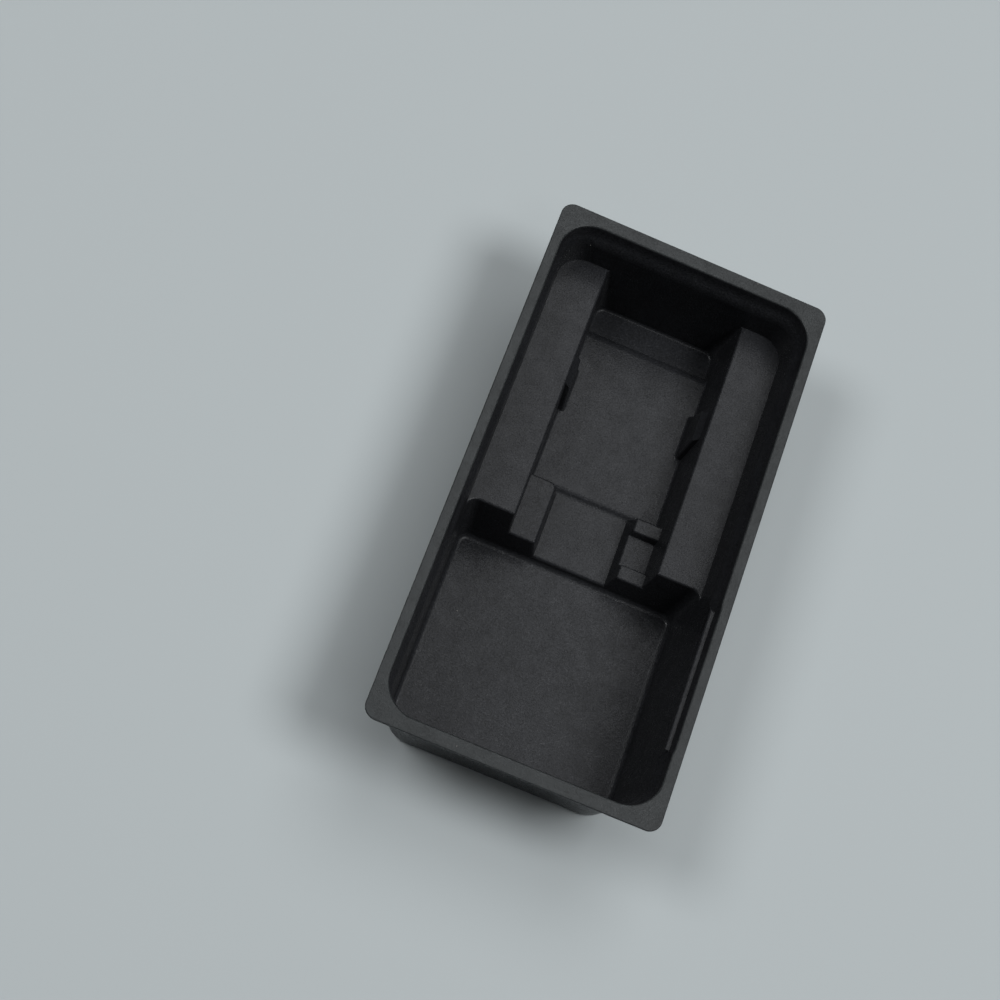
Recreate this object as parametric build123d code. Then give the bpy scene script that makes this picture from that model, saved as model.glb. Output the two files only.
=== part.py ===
from build123d import *
import os
from math import atan2, degrees, radians, sin, tan

# Molded pulp insert tray, one pressed shell with the open side up.
# X runs across, Y along (the wide compartment is at the -Y end), Z is up, the base stands on Z = 0.
# Every depth is measured down from the top of the rim.

# Shell and rim
wall = 1.0
rim_width = 100.0
rim_length = 198.4
rim_corner = 4.5
rim_edge_round = 0.4
side_rim = 3.8
end_rim = 5.0

# Mouth and perimeter wall
mouth_corner = 12.0
mouth_round = 0.7
upper_depth = 4.0
upper_inset = 0.6
shoulder_depth = 7.5
shoulder_inset = 2.4
base_depth = 45.0
side_inset = 6.2
back_inset = 3.4
front_inset = 5.6
well_corner = 9.2
shoulder_round = 8.0

# Rails along both long sides
rail_depth = 19.5
rail_inner = 26.0
rail_draft = 6.0
rail_end = -9.4
end_draft = 6.3

# Pocket floor, end trench and channel floor between the rails
pocket_depth = 40.6
trench_start = 77.6
trench_draft = 22.0
channel_depth = 41.8
channel_start = 15.0
channel_ramp = 1.8

# Snap bumps low on the pocket walls
bump_depth = 25.2
bump_edge_depth = 27.6
bump_reach = 2.2
bump_middle = 52.2
bump_top_length = 11.5
bump_length = 17.5

# Blocks on both sides of the channel
block_depth = 32.7
block_half_gap = 15.2
block_back = 12.9
block_draft = 12.0
block_corner = 2.4
saddle_depth = 35.6
saddle_back = 6.9
saddle_front = -4.8
saddle_slope = 0.8

# Stacking ledge on the +X wall of the compartment
ledge_depth = 4.0
ledge_inner = 44.0
ledge_start = -70.9
ledge_stop = -20.6
ledge_lean = 0.04
ledge_end_lean = 0.8
ledge_recess = 0.4
ledge_blend = 2.4

# Roundings of the pressed pulp
floor_round = 2.0
trench_round = 1.1
pocket_round = 1.0
top_edge_round = 0.8
block_edge_round = 0.75
trench_edge_round = 3.6
lip_round = 1.2
ledge_round = 0.7
ramp_round = 2.5
compartment_corner = 4.0
trench_corner_top = 0.8
trench_corner_base = 5.0

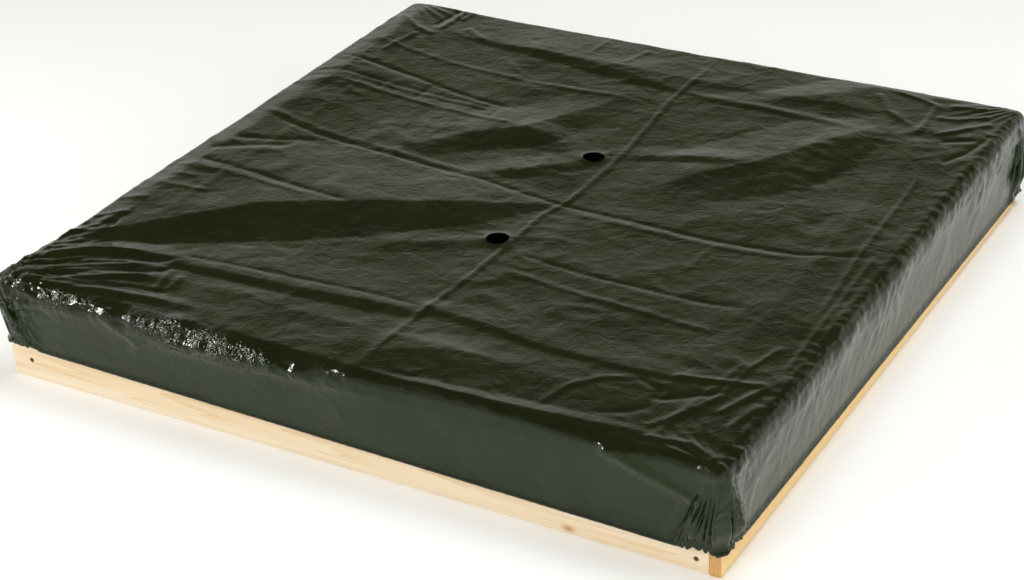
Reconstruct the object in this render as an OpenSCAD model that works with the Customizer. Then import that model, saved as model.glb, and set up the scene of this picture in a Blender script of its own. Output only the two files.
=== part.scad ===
——
◆ **What is asked**: Give the lines from the one containing "Reconstruct the object" through the end of the entries again, exactly as written and with no other lines.

◆ **Response**:
Reconstruct the object in this render as an OpenSCAD model that works with the Customizer. Then import that model, saved as model.glb, and set up the scene of this picture in a Blender script of its own. Output only the two files.
=== part.scad ===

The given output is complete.